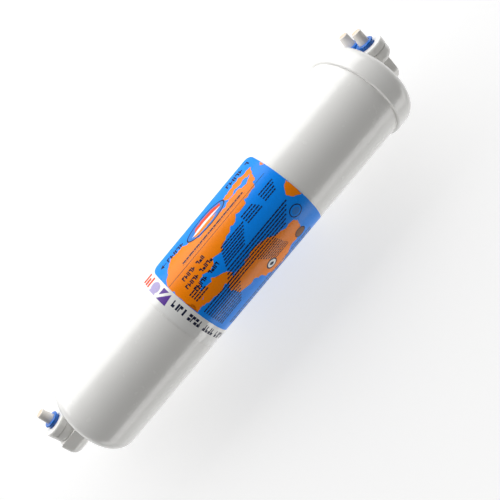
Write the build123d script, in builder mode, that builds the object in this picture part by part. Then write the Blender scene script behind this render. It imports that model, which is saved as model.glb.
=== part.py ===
from build123d import *

import math
import os

# Inline water filter: a round welded tube with a domed outlet end, a ringed inlet cap, a twin
# push-fit block at the inlet and a push-fit elbow at the outlet. Millimetres.
# +X runs along the tube from the outlet to the inlet, +Z is up, and the ports lean up from +Y.
# The origin is on the tube's axis, in the middle of the straight wall that clips hold.

# ---- tube ----
BODY_R = 31.75  # 2.5 inch tube
WALL = 2.85
INNER_R = BODY_R - WALL
BODY_LENGTH = 265.5  # crown to the cap's seam
DOME_LENGTH = 12.415  # crown to where the rounded end meets the straight wall
DOME_X = -(BODY_LENGTH + DOME_LENGTH) / 2  # top of the closed end's crown
SEAM_X = DOME_X + BODY_LENGTH
CROWN_R = 160.0  # gentle crown of the closed end
DOME_FILLET = 9.5
LABEL_START_X = DOME_X + 91.5
LABEL_END_X = DOME_X + 194.8
PANEL_DEPTH = 0.15  # the label lies in a shallow panel, so a clip slides past it
PANEL_MARGIN = 1.0
SPIGOT_R = 30.3  # what the cap slips over
SPIGOT_LENGTH = 9.0
WELD_GAP = 0.05  # clearance that stands for a welded or bonded line

# ---- end cap ----
CAP_R = 33.4
CAP_LENGTH = 15.9  # seam to the flat face
CAP_FACE_X = SEAM_X + CAP_LENGTH
CAP_ROOF = 3.4
CAP_FILLET = 8.0
CAP_LIP_FILLET = 0.8

# ---- bosses that carry the fittings ----
BOSS_R = 13.2
BOSS_HEIGHT = 1.8
BOSS_CHAMFER = 0.7
BOSS_BORE_R = 6.05
OUTLET_STEP_R = 10.6  # a second, smaller step on the outlet's boss
OUTLET_STEP_HEIGHT = 2.2

# ---- fittings ----
STEM_R = 6.0
STEM_BORE_R = 2.6
SEAL_GROOVE_R = 4.6
SEAL_GROOVE_WIDTH = 1.8
SEAL_WIRE_R = 0.7
BLOCK_HALF_WIDTH = 9.0  # a fitting's block has flat sides and a half-round bottom
INLET_BLOCK_LENGTH = 13.0  # along X
INLET_BLOCK_TOP = 9.5  # towards the ports, from the tube's axis
INLET_BLOCK_ROUND = -4.0  # centre of the half-round bottom
OUTLET_BLOCK_TOP = 5.0
OUTLET_BLOCK_ROUND = -1.8
INLET_BLOCK_FILLET = 1.2
OUTLET_BLOCK_FILLET = 4.0
PASSAGE_R = 1.9
CROSS_PASSAGE_R = 2.2
PASSAGE_OVERLAP = 0.5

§

BRIEF: Find the word "that" in the data and copy out each line where it turns up.

RESULT OF THE EXERCISE:
Write the build123d script, in builder mode, that builds the object in this picture part by part. Then write the Blender scene script behind this render. It imports that model, which is saved as model.glb.
# The origin is on the tube's axis, in the middle of the straight wall that clips hold.
WELD_GAP = 0.05  # clearance that stands for a welded or bonded line
# ---- bosses that carry the fittings ----